Evaluating Compost Effects on Tomato (Lycopersicon esculentum (L.) Mill) Under Drought: An Integrated Soil fertility index (SFI), Monte Carlo Simulation (MCS), and Multivariate Soil–Plant Interaction Modelling in Sandy Loam and Silty Clay soils

Soil fertility decline and increasing water scarcity threaten horticultural production systems in arid and semi-arid regions, particularly in North Africa. This study aimed to evaluate whether compost can enhance soil fertility and sustain tomato ( Lycopersicon esculentum (L.) Mill) performance under controlled water stress (WS) in contrasting soil textures. The objectives were to assess compost effects on soil physicochemical properties, plant growth and physiology, nutrient uptake, biomass and yield, and to identify key drivers of productivity using multivariate and probabilistic modelling. A greenhouse experiment was conducted on sandy loam and silty clay soils amended with compost at 1% and 3%, chemical fertilizer, or left untreated, combined with 40%, 60%, and 80% field capacity (FC). Soil and plant data across all growth phases were analyzed using SFI, statistical analysis and MCS. Results showed that compost 3% × 80% FC produced the highest SFI in both soils, reaching 0.42 in sandy loam and 0.92 in silty clay, compared to 0.06–0.10 in controls. Compost significantly increased plant height (by 35–55%), leaf area (by 40–70%), Relative Water Content (RWC) (by 15–28%), chlorophyll content (by 20–45%), and fruit yield (by 45–75%) relative to control treatments under drought.

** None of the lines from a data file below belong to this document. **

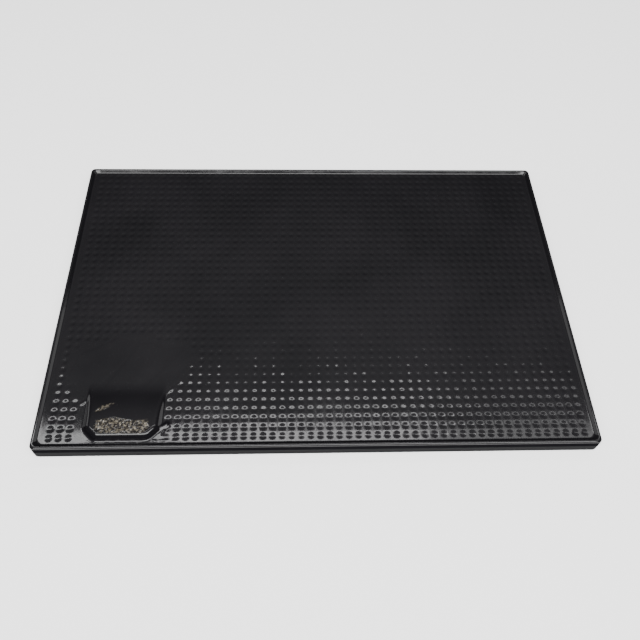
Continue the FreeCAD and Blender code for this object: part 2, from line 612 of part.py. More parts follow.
def make_leads():
    """Leads, crimps, fuse, seals and the earth bond inside and beside the junction bay."""
    pole = [value_of("(block_front + block_back) / 2 + pole_pitch * %d" % step) for step in (-1, 0, 1)]
    level, start = dim("pole_level"), dim("block_right") - 3.5
    cable, run, entry = dim("cable_level"), dim("run_front"), dim("return_entry")
    fuse_x, fuse_y, fuse_level = dim("block_right") + 4.5, dim("bay_front") + 4.3, level - dim("fuse_drop")
    fuse_end = fuse_x + dim("fuse_length")
    low, high = value_of(LEAD_LOW), value_of(LEAD_HIGH)
    tail_x, cut_y = dim("cut_left") - 2, dim("cut_y")
    crimp_start, crimp_end = dim("bay_right") - 16, dim("bay_left") + 14
    wire, fine = dim("lead_radius"), dim("fine_lead_radius")
    routes = {
        "live_lead": (fine, 1.6, [(start, pole[0], level), (fuse_x - 2.6, pole[0], level),
                                  (fuse_x - 2.6, fuse_y, fuse_level), (fuse_x, fuse_y, fuse_level)]),
        "fuse_lead": (fine, 1.6, [(fuse_end, fuse_y, fuse_level), (fuse_end + 2, fuse_y, fuse_level),
                                  (fuse_end + 3.5, cut_y - 2.3, low), (tail_x, cut_y - 2.3, low)]),
        "cutout_lead": (fine, 2.0, [(tail_x, cut_y + 2.3, high), (tail_x - 17, cut_y + 2.3, high),
                                    (crimp_start - 6, run - 8, cable), (crimp_start - 6, run, cable),
                                    (crimp_start, run, cable)]),
        "neutral_lead": (wire, 2.2, [(start, pole[2], level), (start + 8, pole[2], level),
                                     (start + 8, entry, cable), (crimp_end, entry, cable)]),
        "earth_lead": (wire, 2.4, [(start, pole[1], level), (start + 7, pole[1], level),
                                   (start + 10, pole[1] + 5, level - 3.2),
                                   (start + 6, pole[1] + 14, level - 3.2),
                                   (dim("earth_x"), dim("bay_back") - 5.5, dim("earth_level")),
                                   (dim("earth_x"), dim("earth_y") - 6.6, dim("earth_level"))]),
    }
    for label, (radius, bend, points) in routes.items():
        free_shape(label, swept(lead_path(points, bend), radius))
    crimp_length = dim("crimp_length")
    crimps = [cylinder("crimp_start", crimp_start, "run_front", "cable_level",
                       "crimp_radius", "crimp_length", X_AXIS),
              cylinder("crimp_end", crimp_end - crimp_length, "return_entry", "cable_level",
                       "crimp_radius", "crimp_length", X_AXIS)]
    group("crimp_splices", crimps)
    cylinder("thermal_fuse", fuse_x, fuse_y, fuse_level, "fuse_radius", "fuse_length", X_AXIS)
    seals = []
    for name, x, y in (("start", dim("bay_right") - dim("bay_wall"), run), ("end", dim("bay_left"), entry)):
        ring = Part.makeCylinder(dim("seal_radius"), dim("bay_wall"), Vector(x, y, cable), X_AXIS)
        ring = ring.cut(Part.makeCylinder(dim("cable_radius") + 0.02, 4, Vector(x - 1, y, cable), X_AXIS))
        seals.append(free_shape("seal_" + name, ring))
    group("cable_entry_seals", seals)


def make_earth_bond():
    """Ring terminal and screw that bond the earth lead to the plate."""
    ring = cylinder("ring_disc", "earth_x", "earth_y", "%s - tab_thick" % PLATE_LOW, 3.2, "tab_thick")
    tongue = box("ring_tongue", "earth_x - 1.2", "earth_y - 5.6", "%s - tab_thick" % PLATE_LOW,
                 2.4, 4, "tab_thick")
    barrel = cylinder("ring_barrel", "earth_x", "earth_y - 6.6", "earth_level", "crimp_radius", 3.0, Y_AXIS)
    hole = cylinder("ring_hole", "earth_x", "earth_y", "%s - 2" % PLATE_LOW, "earth_hole_radius + 0.05", 4)
    cut("earth_ring", fuse("ring_blank", [ring, tongue, barrel]), [hole])
    shank = cylinder("earth_shank", "earth_x", "earth_y", "%s - tab_thick - 0.1" % PLATE_LOW,
                     "earth_hole_radius", "plate_thick + tab_thick + 0.1")
    head = cylinder("earth_head", "earth_x", "earth_y", "%s - tab_thick - 1.8" % PLATE_LOW, 2.8, 1.8)
    slot = box("earth_slot", "earth_x - 3", "earth_y - 0.4", "%s - tab_thick - 2.2" % PLATE_LOW, 6, 0.8, 1.2)
    cut("earth_screw", fuse("earth_screw_blank", [shank, head]), [slot])


def make_underside():
    """Rubber feet and the blank rating label."""
    group("rubber_feet", [cylinder("foot_%d" % index, x, y, 0, "foot_radius", "foot_stand + foot_recess")
                          for index, (x, y) in enumerate(foot_places())])
    box("rating_label", "label_left + 0.2", "label_front + 0.2", "foot_stand", "label_length - 0.4",
        "label_width - 0.4", "label_sink")


# ---------------------------------------------------------------- nodes
NODES = [
    "base_tray", "insulation_board", "reflector_foil", "heating_cable_sheath", "heating_cable_core",
    "cable_hold_strips", "spreader_plate", "patch_tape_left", "patch_tape_centre", "patch_tape_right",
    "top_skin",
    "junction_housing", "junction_gasket", "junction_lid", "lid_screws", "inlet_gland", "terminal_block",
    "terminal_inserts", "terminal_screws", "cable_entry_seals", "crimp_splices", "live_lead", "fuse_lead",
    "cutout_lead", "neutral_lead", "earth_lead", "thermal_fuse", "earth_ring", "earth_screw", "cutout_can",
    "cutout_plug", "cutout_fixed_strip", "cutout_arm_root", "cutout_bimetal_arm", "cutout_moving_contact",
    "rubber_feet", "rating_label",
]

make_base_tray()
make_top_skin([free_shape("room_for_" + patch.Label, patch.Shape.copy()) for patch in make_patches()])
make_spreader_plate()
make_heating_layer()
make_junction_housing()
make_junction_lid()
make_lid_fittings()
make_inlet_gland()
make_terminals()
make_cutout()
make_leads()
make_earth_bond()
make_underside()
doc.recompute()

for obj in doc.Objects:
    if "Invalid" in obj.State or "Error" in obj.State:
        raise RuntimeError("%s failed: %s" % (obj.Label, obj.State))

for node in NODES:
    shape = doc.getObjectsByLabel(node)[0].Shape
    if shape.isNull() or not shape.isValid() or shape.Volume <= 0:
        raise RuntimeError("%s has no valid solid" % node)
    shape.exportStep("parts/%s.step" % node)
    bounds = shape.BoundBox
    print("%-22s solids %2d  volume %10.1f  z %6.2f to %6.2f" % (
        node, len(shape.Solids), shape.Volume, bounds.ZMin, bounds.ZMax))
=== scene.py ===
"""Looks of a seedling heat mat: an embossed glossy skin, a perforated plate, a moulded tray and its wiring.

World units are metres. Sizes inside the classes are millimetres in the frame of the design: the origin is the
centre of the mat on the surface it stands on, +X along the long side, +Y from front to back, +Z up.
"""
import logging
import math
from dataclasses import dataclass, field
from typing import Any

import bmesh
import bpy
import numpy as np
from mathutils import Matrix, Vector


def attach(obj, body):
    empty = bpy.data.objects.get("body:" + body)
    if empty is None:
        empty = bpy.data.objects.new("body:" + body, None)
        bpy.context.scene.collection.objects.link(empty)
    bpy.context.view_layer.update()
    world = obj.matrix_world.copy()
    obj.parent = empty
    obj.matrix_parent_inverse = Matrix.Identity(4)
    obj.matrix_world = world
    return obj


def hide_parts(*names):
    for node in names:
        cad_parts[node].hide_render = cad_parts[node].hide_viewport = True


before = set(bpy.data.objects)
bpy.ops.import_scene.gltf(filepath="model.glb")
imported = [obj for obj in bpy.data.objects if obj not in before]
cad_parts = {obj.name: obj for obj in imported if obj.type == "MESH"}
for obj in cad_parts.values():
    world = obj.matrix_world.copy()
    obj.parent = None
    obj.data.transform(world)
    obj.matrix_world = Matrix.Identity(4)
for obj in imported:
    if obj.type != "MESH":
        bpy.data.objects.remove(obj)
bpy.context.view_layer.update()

MM = 0.001
ROOT_BODY = "mat"
log = logging.getLogger("heat_mat")

Colour = tuple[float, float, float]
Array = np.ndarray
Stops = list[tuple[float, float]] | tuple[tuple[float, float], ...]


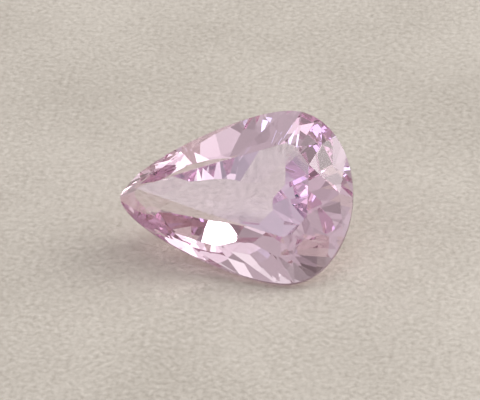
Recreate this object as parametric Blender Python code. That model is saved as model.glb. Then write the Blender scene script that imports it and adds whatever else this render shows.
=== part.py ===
"""Kunzite, cut as a pear: one loose faceted stone, lying on a facet of its pavilion.

The stone is ground out of a pear-shaped blank the way a cutter does it, one flat cut
for each facet. While it is cut it stands table up: X runs from the tip to the round
head, Y across the width, Z out of the table, and the origin is the middle of the
widest line, half way up the girdle. After the last cut the stone is tipped over onto
its resting facet and set down on z = 0.
"""
import math

import bmesh
import bpy
from mathutils import Matrix, Vector
from mathutils.geometry import interpolate_bezier

# Driving dimensions, in metres
GIRDLE_WIDTH = 0.0136
TIP_REACH = 0.0130          # widest line to the tip
HEAD_REACH = 0.00495        # widest line to the end of the head
TIP_ROUNDING = 0.0021       # curve handle at the tip: larger is blunter
FLANK_FULLNESS = 0.0041     # curve handle from the belly towards the tip
TIP_DRIFT = 0.00023         # how far the tip lies off the centre line
GIRDLE_HEIGHT = 0.0006
CROWN_HEIGHT = 0.0021
PAVILION_DEPTH = 0.0061     # girdle to about where the pavilion mains would meet
CULET_SETBACK = 0.0022      # where the keel row comes together, from the widest line

# Height at which the stars and the crown's girdle facets meet, as a share of the crown
STAR_SHARE = 0.5

# Each crown main: the way it faces, in degrees from the head, and the corner of the
# table that it ends in, in metres along and across. All but the tip's come in pairs.
CROWN_MAINS = {
    "head": (21.0, 0.00173, 0.00200),
    "shoulder": (52.0, 0.00068, 0.00340),
    "belly": (96.5, -0.00007, 0.00367),
    "wing": (107.5, -0.00592, 0.00190),
    "tip": (180.0, -0.01156, 0.0),
}
# Each pavilion main: the way it faces and its slope, both in degrees
PAVILION_MAINS = {
    "head": (0.0, 38.3),
    "shoulder": (43.9, 39.2),
    "belly": (95.0, 42.7),
    "tip": (180.0, 32.2),
}
# Pavilion facets at the girdle between two mains: how far down they reach, as a share of
# the pavilion's depth, and how many there are. The mains are named in order round the
# stone where its two sides differ: the flank that it rests beside is cut less deep.
LOWER_GIRDLE = {
    ("head", "shoulder"): (0.35, 4),
    ("shoulder", "belly"): (0.64, 3),
    ("belly", "tip"): (0.86, 5),
    ("tip", "belly"): (0.76, 5),
}
# The row between the mains and the keel: the way each facet faces and its slope in
# degrees, then the point of the middle line that it passes, in metres from the widest
# line towards the tip and below the girdle
MIDDLE_ROW = {
    "head": (29.9, 35.7, 0.00197, 0.00618),
    "belly": (70.4, 31.1, 0.00345, 0.00571),
}
# The last, shallow row along the keel, given in the same way
KEEL_ROW = {
    "head": (0.0, 21.7, CULET_SETBACK, 0.00535),
    "shoulder": (53.1, 28.3, CULET_SETBACK, 0.00575),
    "belly": (94.6, 19.5, CULET_SETBACK, 0.00516),
    "flank": (160.9, 26.0, CULET_SETBACK, 0.00555),
}
RESTING_FACET = ("belly", -1)

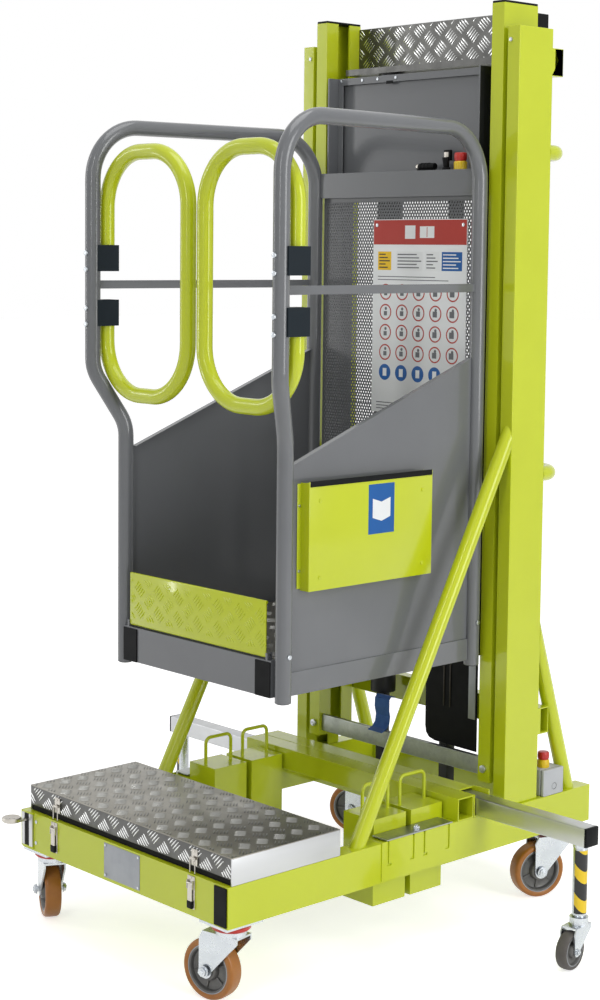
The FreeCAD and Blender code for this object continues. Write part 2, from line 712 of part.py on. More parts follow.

PCA and PLSR identified soil moisture retention, chlorophyll stability, and Ca–Mg nutrition as the major predictors of yield, while MCS demonstrated reduced fertility risk and higher probability of achieving optimal SFI under compost. Overall, compost application markedly improved soil fertility and tomato productivity under WS, offering a sustainable strategy for resilient horticultural systems in drought-prone regions.